Weekly round up on what is happening on the currency markets.
- Patrick Maflin
Pound Sterling (GBP)
Sterling continued edging higher against most rivals on Friday morning as data indicated that the British economy had been performing sturdily in the months leading up to the UK Referendum. After advancing for much of last week, Sterling slipped on Monday due to smaller volumes of trade throughout the UK bank holiday.
According to a report from the Office for National Statistics (ONS), the latest estimate for Britain’s Q2 Gross Domestic Product (GDP) indicated that the UK economy would likely expand by around 0.6% in that period. This is largely due to household spending and business investment. In the run up to the Referendum at least, the ONS claimed that there was no solid evidence of activity being affected by Brexit jitters – in fact investment improved by 0.5% despite a drop of -0.8% being predicted.

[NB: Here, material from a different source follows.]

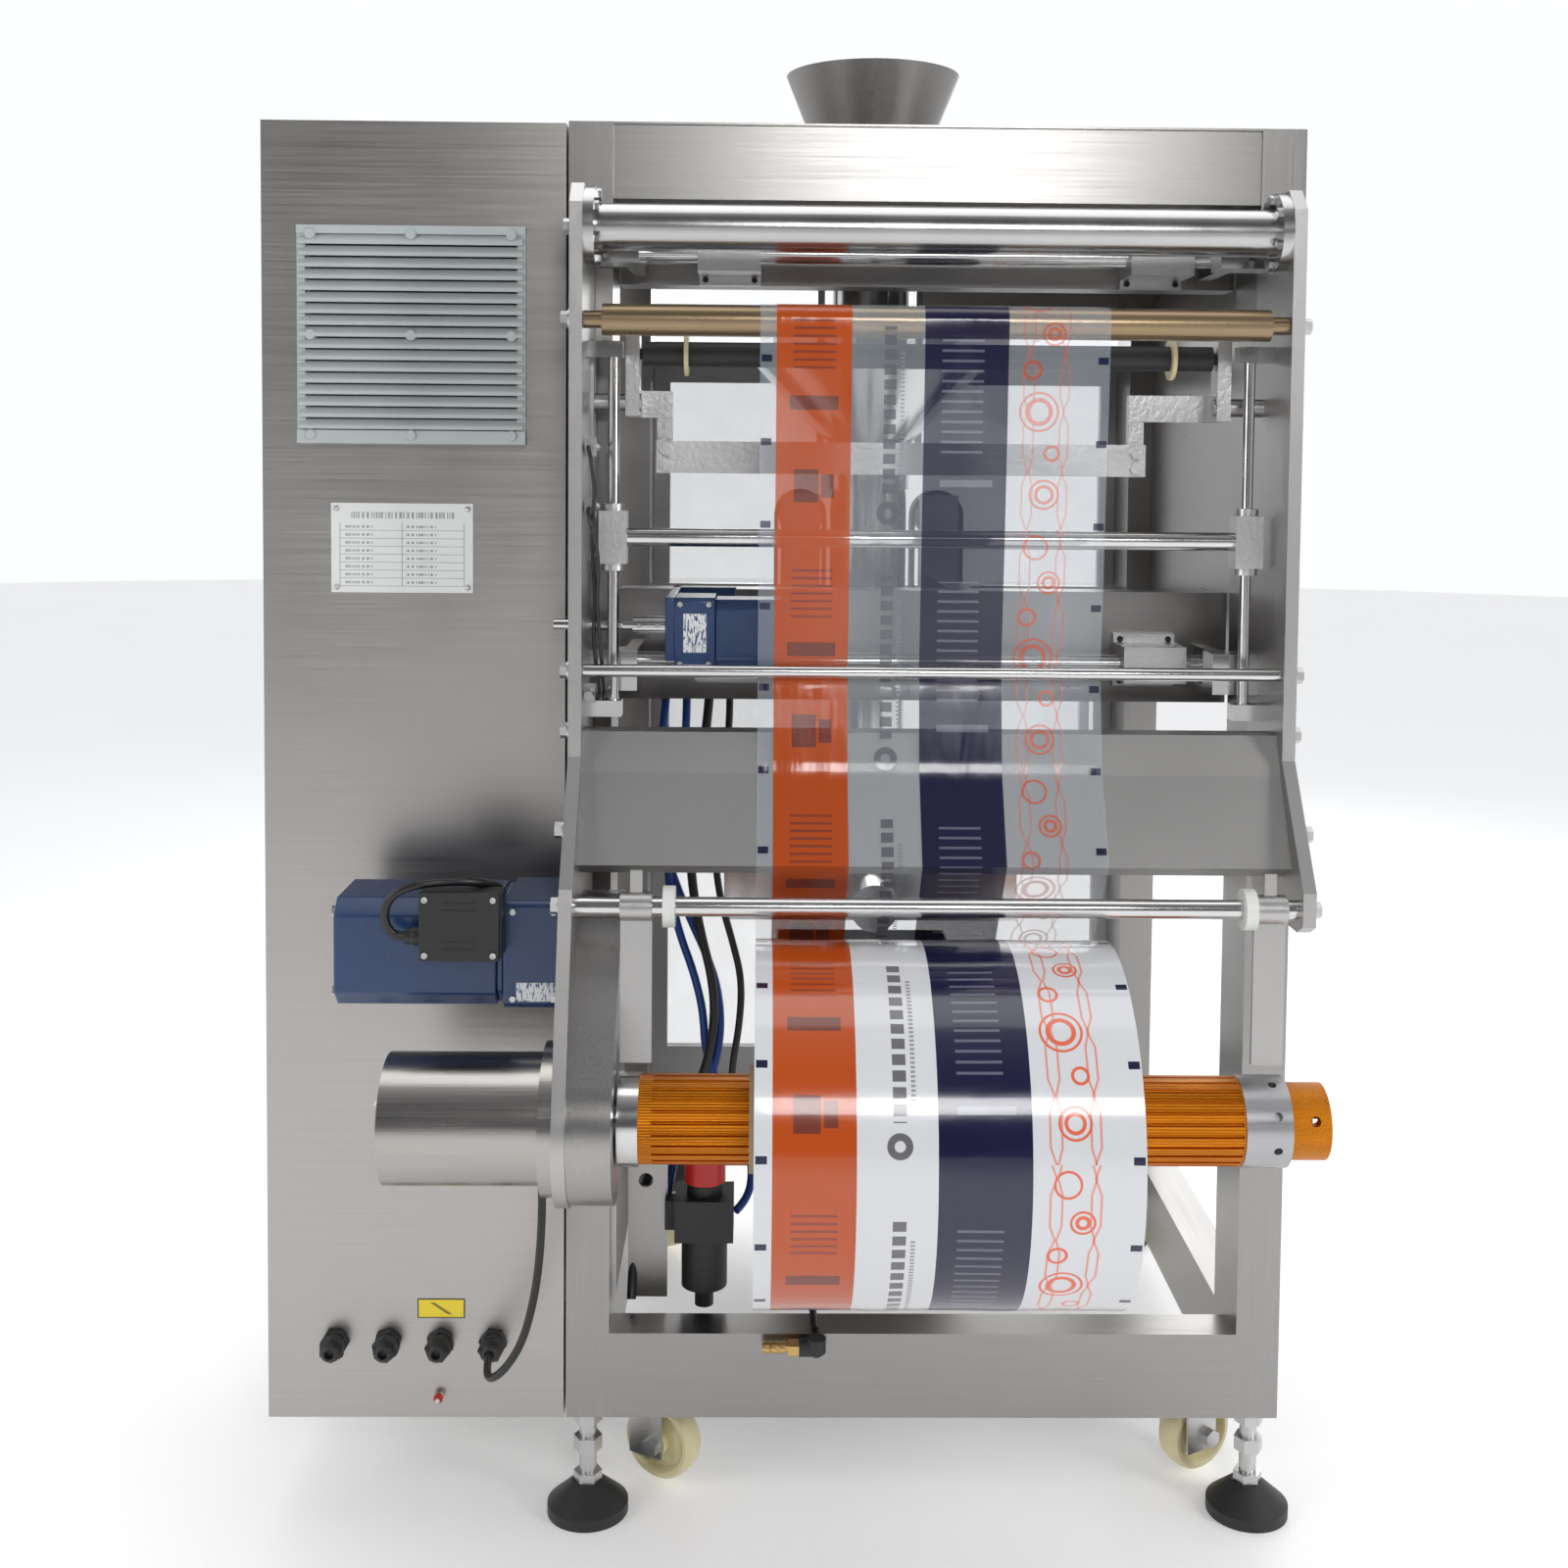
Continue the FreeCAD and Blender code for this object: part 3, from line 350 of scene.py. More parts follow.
def touch_up_solids(name, *rules):
    """Give whole solids another finish where a rule on their corners holds."""
    obj = nodes[name]
    found = islands(obj)
    for rule, material in rules:
        obj.data.materials.append(material)
        for faces, low, high in found:
            if rule(low, high):
                for face in faces:
                    obj.data.polygons[face].material_index = len(obj.data.materials) - 1


wear_longest("frame_posts", frame_steel)
wear_longest("frame_rails", frame_steel)
tube_steel = plated("tube_steel", 0.5, 0.17)
cover_steel = brushed("cover_steel", "z", 0.36, 0.28)
brake_steel = brushed("brake_steel", "x", 0.4, 0.22, 0.05)
funnel_steel = brushed("funnel_steel", "z", 0.3, 0.42, 0.03)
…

The Pound was also likely bolstered by the latest British consumer confidence report, which has improved by 3.2 to 109.8. This was the largest monthly jump since February 2013, indicating that British consumers were rebounding from potential Brexit fears.
US Dollar (USD)
The Pound to US Dollar exchange rate briefly hit a three-week-high during Friday’s Jackson Hole symposium, at which Federal Reserve policymakers such as Chairwoman Janet Yellen spoke on monetary policy. Following the conference, GBP/USD plummeted as investors reacted to optimism from Yellen. She indicated that strong labour figures from recent months and a higher inflation outlook had meant that rate hike chances were higher than in July. However, investor excitement was slightly dampened by the vagueness in Yellen’s tone.
The US Dollar was also boosted by comments from Fed Vice Chairman Stanley Fischer, who hinted that the Fed was indeed considering hiking rates before the end of the year. As a result of the comments, Fed rate hike bets increased from 18% in September to 30%, and 2016 rate hike bets from 44% to 60%.
GBP/USD has fallen a cent in value since Friday and has continued to fluctuate with a downward bias thus far this week. US investors are increasingly looking ahead to December, when analysts believe a rate hike is possible then.
The Pound to Euro exchange rate has trended sturdily since last week as GBP’s recovery rally was extended by solid Q2 growth news and August consumer confidence. The Euro was also weakened slightly last Friday by news that the Federal Reserve claimed they would still hike up US interest rates at least once in 2016.
Besides that, the Euro has experienced mixed movement due to last week’s mixed German reports, including poor business confidence scores but better-than-expected consumer confidence.
More German data will follow on Tuesday afternoon - August’s preliminary Consumer Price Index (CPI) data. With some analysts worried that Germany’s economy will be hit harder by the Brexit vote than other Eurozone economies, a strong German inflation report could boost the Euro this week.
Australian Dollar (AUD)
The Pound to Australian Dollar exchange rate advanced by over a cent on Friday, reaching a three-week-high as a stronger US Dollar undermined demand for the risk-correlated ‘Aussie’ Dollar.
On the other hand, GBP/AUD was able to reclaim much of its losses on bank holiday Monday and continued to hold its ground on Tuesday as the US Dollar’s recovery rally slowed. Risk sentiment remained low on Tuesday morning, meaning the ‘Aussie’ was down against most rivals. Strong July building approval figures from Australia also did little to help the ‘Aussie’ surge.
New Zealand Dollar (NZD)
The New Zealand Dollar has followed a similar trajectory to the Australian Dollar vs the Pound since late last week, as is often the case when the risky antipodean currencies become limp due to a strong risk-off movement.
GBP/NZD briefly hit a two-week-high on Friday, but plunged on Monday as Sterling’s rally paused on bank holiday Monday.
Canadian Dollar (CAD)
The Pound to Canadian Dollar exchange rate advanced slightly on Friday and Monday but ultimately found it difficult to hold its recent highs despite the lowered appeal of the Canadian Dollar.
Higher rate hike bets in the US caused the ‘Loonie’ to weaken, and the appeal of the currency was dampened further as higher Fed hike bets also caused oil prices to slip. As crude oil is priced in US Dollars, the increasing value of the Dollar has meant that oil will be more expensive for foreign buyers, weighing on oil sales and prices.
The Canadian Dollar strengthened on Tuesday morning as the US Dollar returned from its highs, also causing oil prices to improve slightly.